I read most literary genres, but my favorite genre above all else is memoir. I find them the most engaging, surprising and enjoyable. No story is crazier than a true one. Go behind the scenes and find out how these successful people do what they do or got to where they are. If you’re looking for a good read to take your mind off things, skip the fiction and pick up one of these memoirs.

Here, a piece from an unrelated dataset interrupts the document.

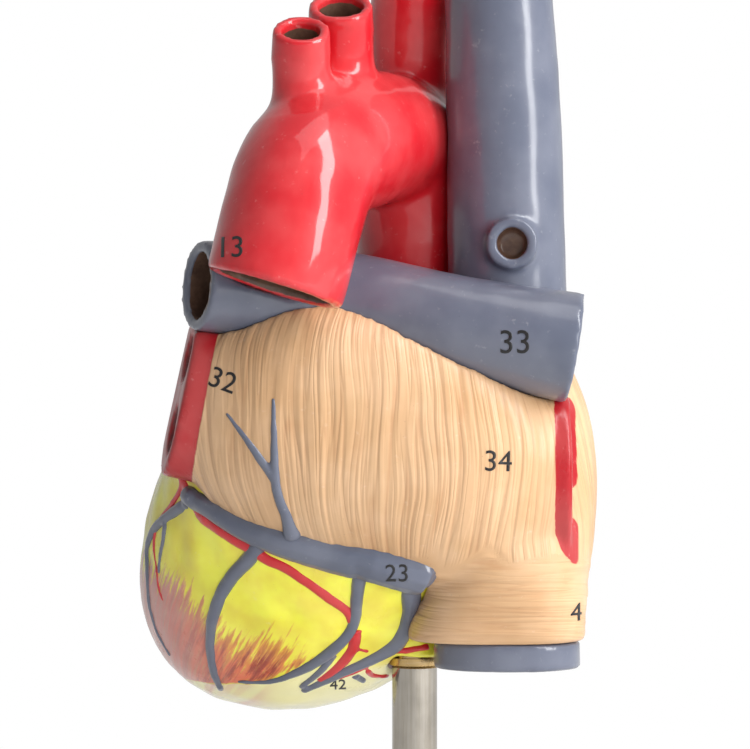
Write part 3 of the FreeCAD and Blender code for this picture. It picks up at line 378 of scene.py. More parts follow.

“The Education of An Idealist” by Samantha Power
Samantha Power is a personal hero of mine and was set to be our commencement speaker for the class of 2020 until COVID-19 made graduation no longer possible. Her memoir, published late last year, follows her path from immigrating to America as a young girl with her mother, to her work on reporting genocide and America’s lack of response to the major atrocities of the 20th century, to her time in the Obama administration as UN delegate for the United States. She is a powerhouse and incredibly inspiring. While I am sure her commencement speech would’ve been amazing, her memoir is a great substitute for right now.
“Working” by Robert Caro
Robert Caro has spent his life writing extremely long books about power. He is also known for his daily routine: he wakes up and puts on a full suit simply to spend the whole day by himself writing. And you’ve been wearing the same sweatpants for a week to tune into your 10:20 zoom class, tsk tsk. As a critically acclaimed historian of Robert Moses and Lyndon B. Johnson (LBJ), Caro is known for meticulous and immersive research. To write the first volume of his LBJ series, Caro moved to rural Texas for a few years to truly understand the former president’s upbringing. He’s planning a trip to Vietnam for the final volume that has yet to be released. I’ve never heard of anyone with a better work ethic. Uncharacteristically, Caro’s memoir is quite short, but also quite funny.
“Theft By Finding: Diaries 1977-2002” by David Sedaris
Memoirs give an inside, personal look into the journey of a successful or interesting person. But the authors often tend to just share the parts that make them look good. David Sedaris, on the other hand, bares all and lets readers just literally read his diary (literally). The book spans 25 years of his life, beginning with him working odd jobs and doing meth in North Carolina, to ending with who we know him as today, a famous author and humorist living in Europe with his partner.
“Dreams from My Father: A Story of Race and Inheritance” by Barack Obama
Years before entering politics, President Obama was a community organizer and an incredible writer. The book takes you from Hawaii to Indonesia, California, New York, Chicago and Kenya, detailing his childhood up until his acceptance to Harvard Law School. His prose is beautiful and makes you want him to finish his memoir of the years in the White House even more.
“What I Talk About When I Talk About Running” by Haruki Murakami
I once heard on a podcast someone describe the breakdown of the fans of this memoir as something like 60 percent are Murakami fans, 30 percent are running fanatics and the final 10 percent are both, making this the best book ever for them. I fall within this 10 percent, but it is still a great memoir for all. Murakami journals his path towards completely a marathon, how he came to love running and the parallels he sees between running and writing. If you’re thinking about getting into running during this time of social distancing, pick up this book first.